STATED TASK =>
Reproduce, please, only the lines from the first line below to the line containing "obj.parent = empty", inclusive.

SOURCE EXCERPT =>
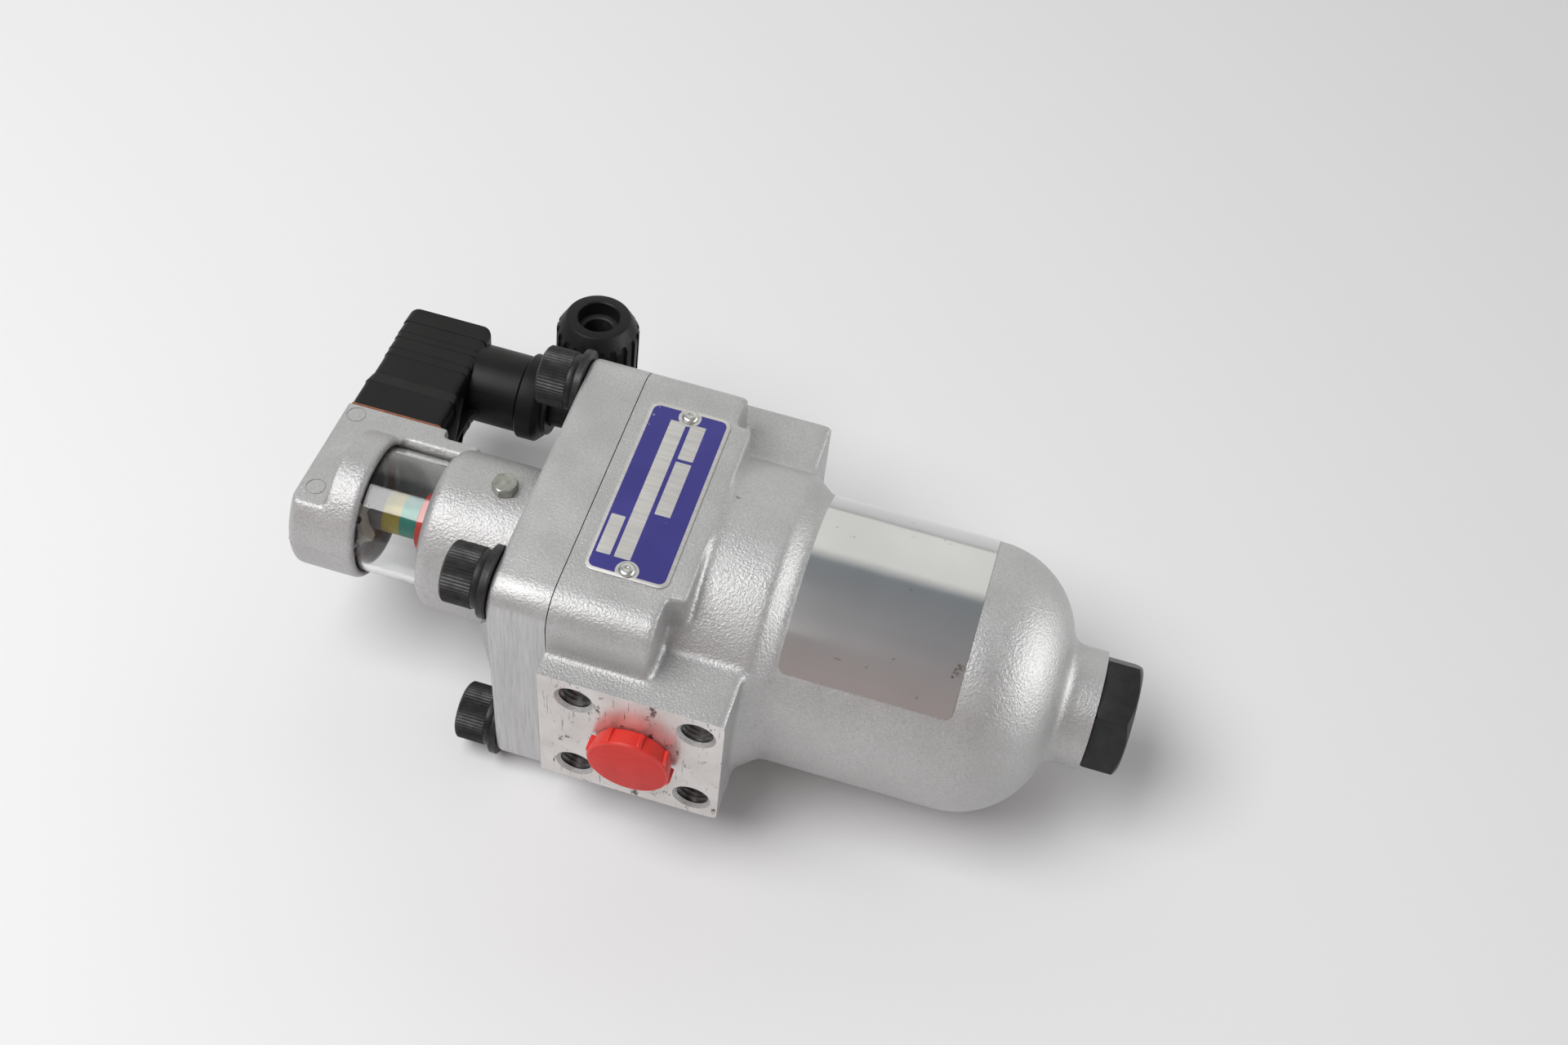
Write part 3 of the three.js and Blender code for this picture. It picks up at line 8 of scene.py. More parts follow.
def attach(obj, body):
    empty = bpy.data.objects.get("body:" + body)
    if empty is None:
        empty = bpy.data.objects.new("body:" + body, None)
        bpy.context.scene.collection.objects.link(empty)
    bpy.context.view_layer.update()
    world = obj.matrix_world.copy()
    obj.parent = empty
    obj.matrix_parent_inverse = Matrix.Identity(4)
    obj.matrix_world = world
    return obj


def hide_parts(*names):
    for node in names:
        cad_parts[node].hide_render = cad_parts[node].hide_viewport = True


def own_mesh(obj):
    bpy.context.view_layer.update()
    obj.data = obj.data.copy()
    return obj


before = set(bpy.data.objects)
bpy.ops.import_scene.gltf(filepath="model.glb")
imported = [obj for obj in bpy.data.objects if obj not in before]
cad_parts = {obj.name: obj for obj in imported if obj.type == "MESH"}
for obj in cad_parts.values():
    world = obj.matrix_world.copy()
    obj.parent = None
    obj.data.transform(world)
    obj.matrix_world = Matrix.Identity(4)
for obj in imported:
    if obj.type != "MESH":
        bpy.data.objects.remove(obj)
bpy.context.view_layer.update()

# Body casting
# An iron casting with the filter chamber, two port bosses and a bowl with a domed end. It is sprayed
# with silver paint that dries to a coarse orange peel. Joint face, port faces and the face under the
# drain plug are machined bare after painting, and the holes are drilled and tapped.
mm = 0.001
joint_x = -28.7


def place(x, y, z):
    """A point in mm, with x from the joint between cover and body."""
    return Vector(((x + joint_x) * mm, y * mm, z * mm))


def chosen(piece):
    """Makes a piece the only one selected, and the active one."""
    bpy.ops.object.select_all(action="DESELECT")
    piece.select_set(True)
    bpy.context.view_layer.objects.active = piece


def added(name, primitive, **settings):
    """A Blender primitive whose place, turn and scale go into its mesh."""
    bpy.ops.object.select_all(action="DESELECT")
    primitive(**settings)
    bpy.ops.object.transform_apply(location=True, rotation=True, scale=True)
    piece = bpy.context.object
    piece.name = name
    return piece


def one_vertex(name, point):
    """A new mesh in edit mode, shrunk from a plane to one vertex at a point."""
    piece = added(name, bpy.ops.mesh.primitive_plane_add, size=mm, location=(0, 0, 0))
    bpy.ops.object.mode_set(mode="EDIT")
    bpy.ops.mesh.select_all(action="SELECT")
    bpy.ops.mesh.merge(type="CENTER")
    bpy.ops.transform.translate(value=point)
    return piece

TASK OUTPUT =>
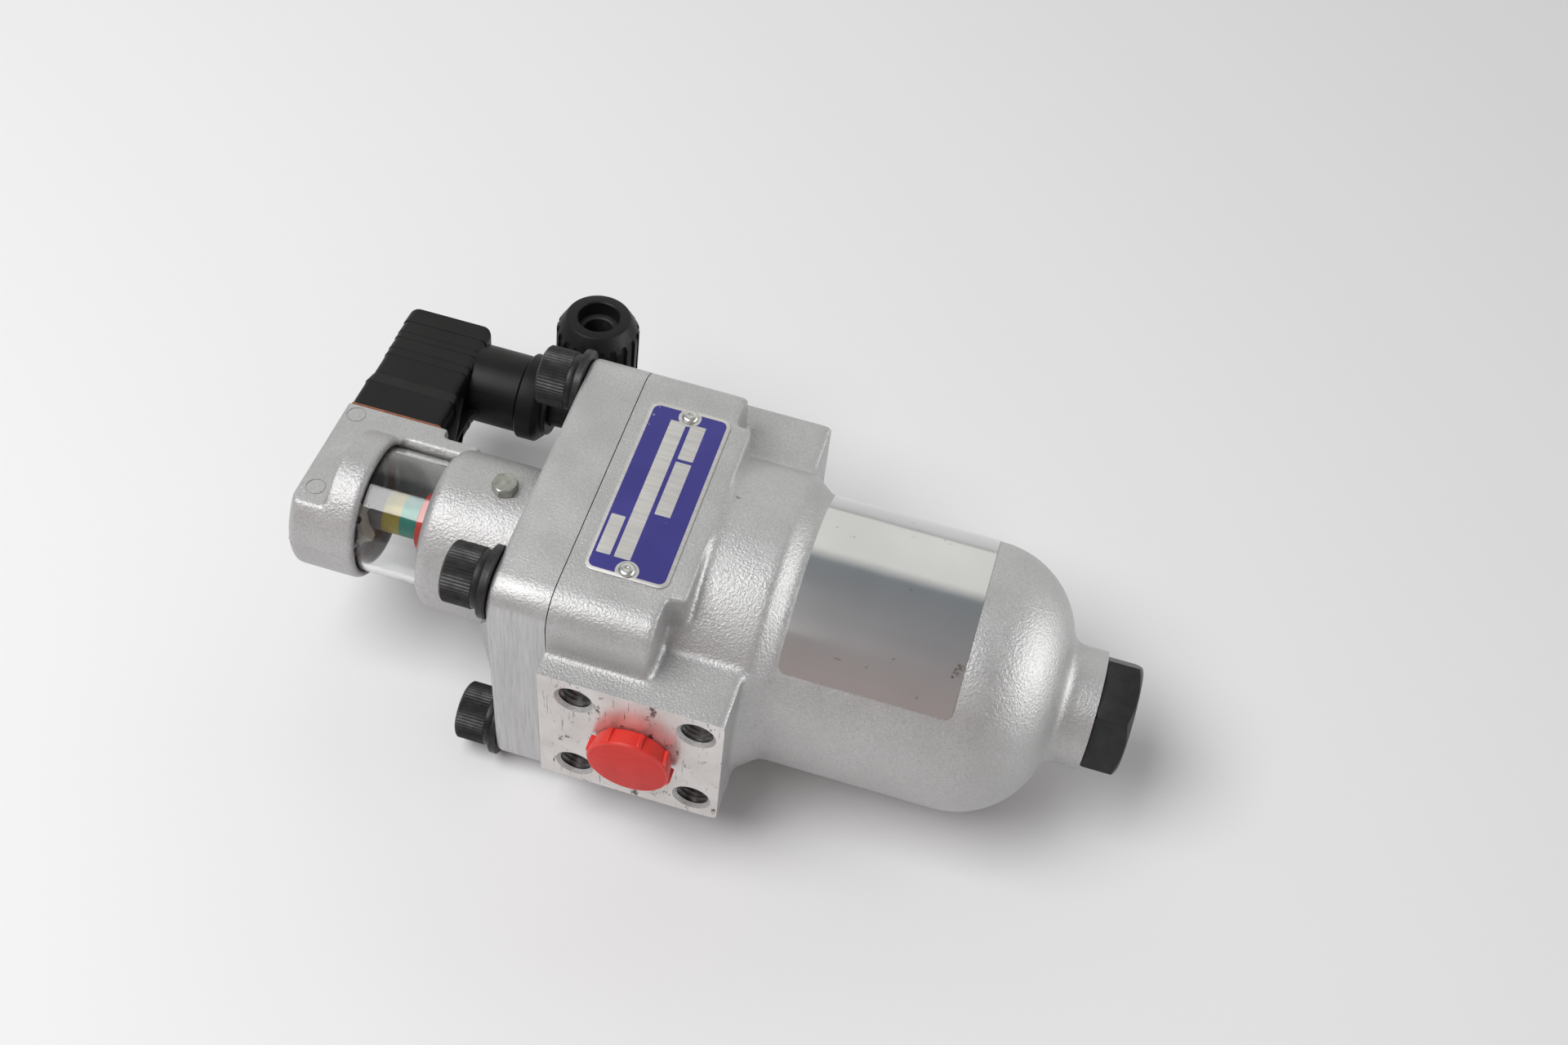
Write part 3 of the three.js and Blender code for this picture. It picks up at line 8 of scene.py. More parts follow.
def attach(obj, body):
    empty = bpy.data.objects.get("body:" + body)
    if empty is None:
        empty = bpy.data.objects.new("body:" + body, None)
        bpy.context.scene.collection.objects.link(empty)
    bpy.context.view_layer.update()
    world = obj.matrix_world.copy()
    obj.parent = empty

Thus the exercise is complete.